LA is going vertical and not just here in the downtown core but in almost every one of those former villages and hamlets turned suburban community attached at the hip by a web of pavement known as freeways. All across Southern California you will find developments looking to replicate what is happening in downtown LA. Developers call them “Lifestyle Centers” but whatever you call them, they are a mix of residential, retail, office and cultural spaces in a walkable environment. These areas are the antithesis of suburban sprawl where you need a car for everything.
For the past 15 years, this transformation has spread to areas like Hollywood which is seeing its own gentrification and verticalization. Even in places like Orange County, governments and developers are experimenting with the model that has been tested here in downtown LA.
On the opposite end of downtown LA from where these photos were all taken, there is a place known the world over as “LA Live.” When it was first conceived people would say “It’s LA’s version of Times Square.” But nothing in that name or in the set up of the space is anything like Times Square. It’s pure entertainment centered on sports, dining, live music and shopping. Go a little bit further out and you have the LA Convention Center. It’s a place where tourists and locals come together to enjoy life.

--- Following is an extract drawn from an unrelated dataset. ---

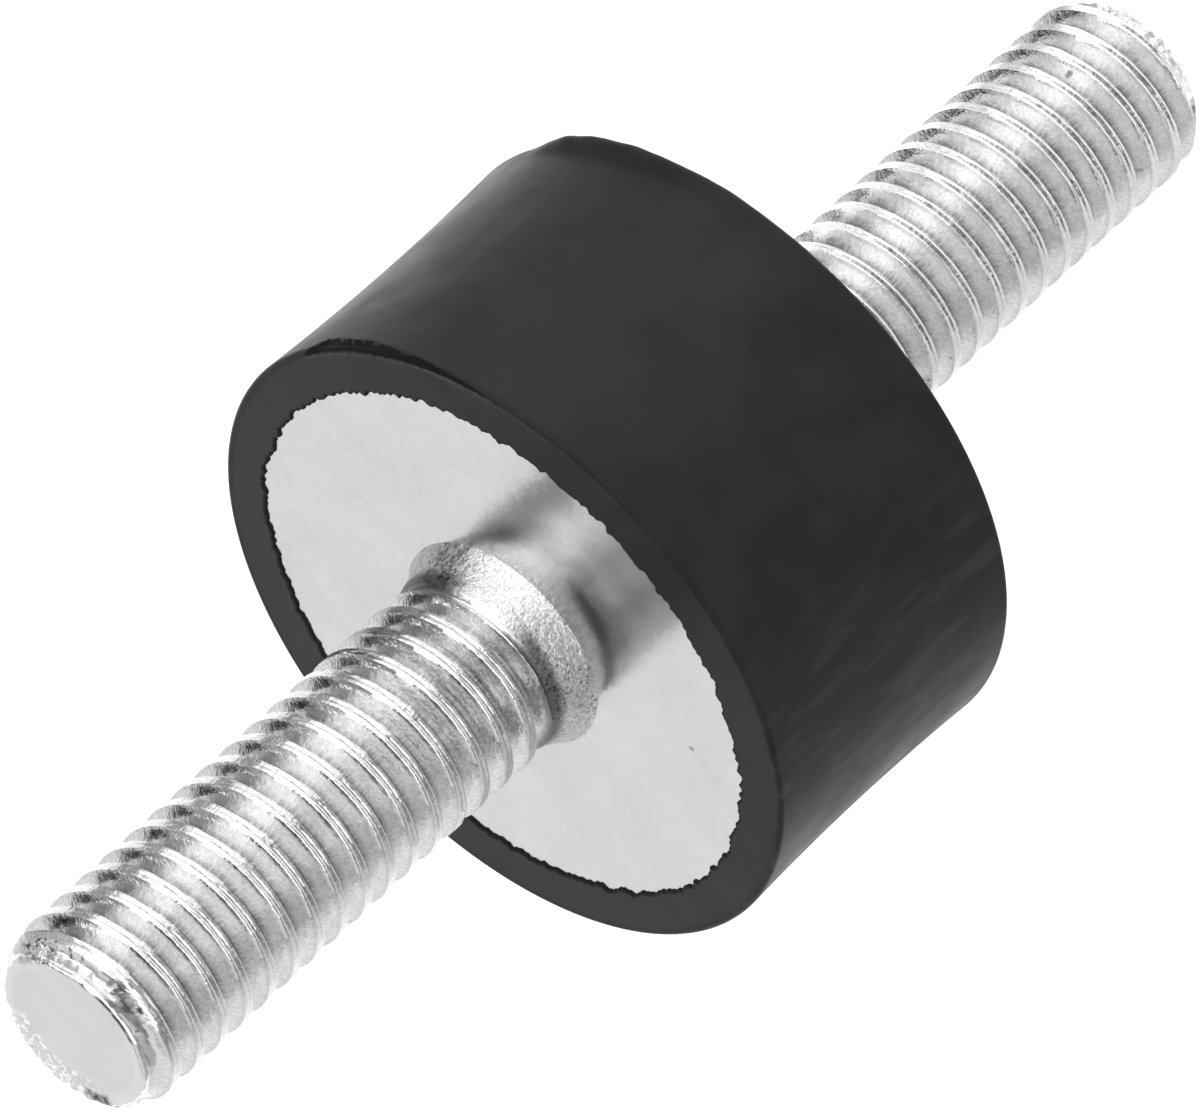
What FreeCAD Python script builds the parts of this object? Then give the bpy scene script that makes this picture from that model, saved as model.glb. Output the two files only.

So when developers in Dallas, Texas wanted to create an entertainment district around their stadiums and arenas, what did they name it? …”Texas Live.”
Closer to this side of town you have world famous museums and concert halls. The Museum of Contemporary Art (MOCA), The Broad and the Walt Disney Concert Hall are all located here near a number of great theaters. New parks and schools and retail services have come in to accommodate the nearly 5,000 people moving here every year.
One thing is for certain: LA is a trend-setting place. And love LA or hate it, what is happening in this urban core will be replicated all across the US and around the world in the years and decades to come.